All the way to the finals, where they squared off against fellow countrymen Alexander Pasgaard, Kasper Nielsen and Marcus Hensing in a team draft that Larsen – an avid team drafter – described as the moment that his entire Magic career to this point had built to. Once there, Larsen took down Nielsen in a tense third-game thanks to a Kinjalli's Sunwing that slowed Nielsen down enough for Larsen's team to crash in for enough to put his team up a match.
But both Larsen's teammates still faced an uphill battle. Enevoldsen couldn't quite stabilize against Pasgaard's green-blue Merfolk deck before falling to fliers in the first game, and that sent things over to Bonde and Hensing – locked in a tight game three – to possibly decide things.

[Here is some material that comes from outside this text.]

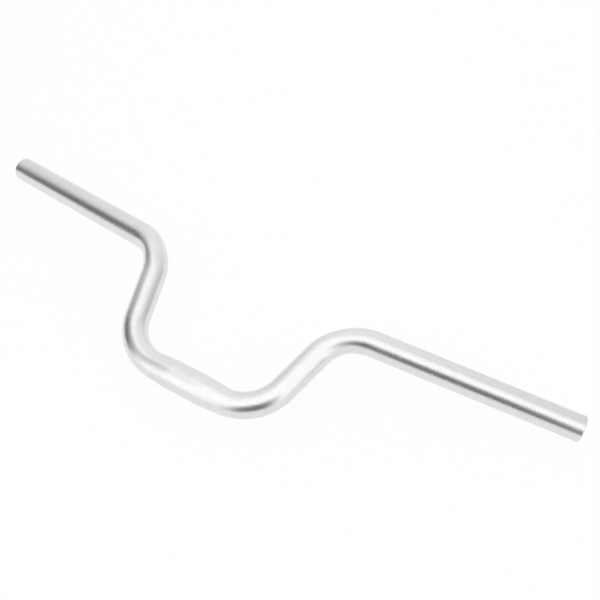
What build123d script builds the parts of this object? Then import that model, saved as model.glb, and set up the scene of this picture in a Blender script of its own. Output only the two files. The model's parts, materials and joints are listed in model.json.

Bonde and Larsen exchanged a high-five before the final game, and there was never a doubt. Bonde's army of Vampires started the beatdown early, and when Anointed Deacon arrived to begin powering up Skyblade of the Legion, things ended in short order – all the excuse Larsen needed to rush to Enevoldsen and wrap him up in a giant bearhug as the trio celebrated becoming the champions of Grand Prix Lyon.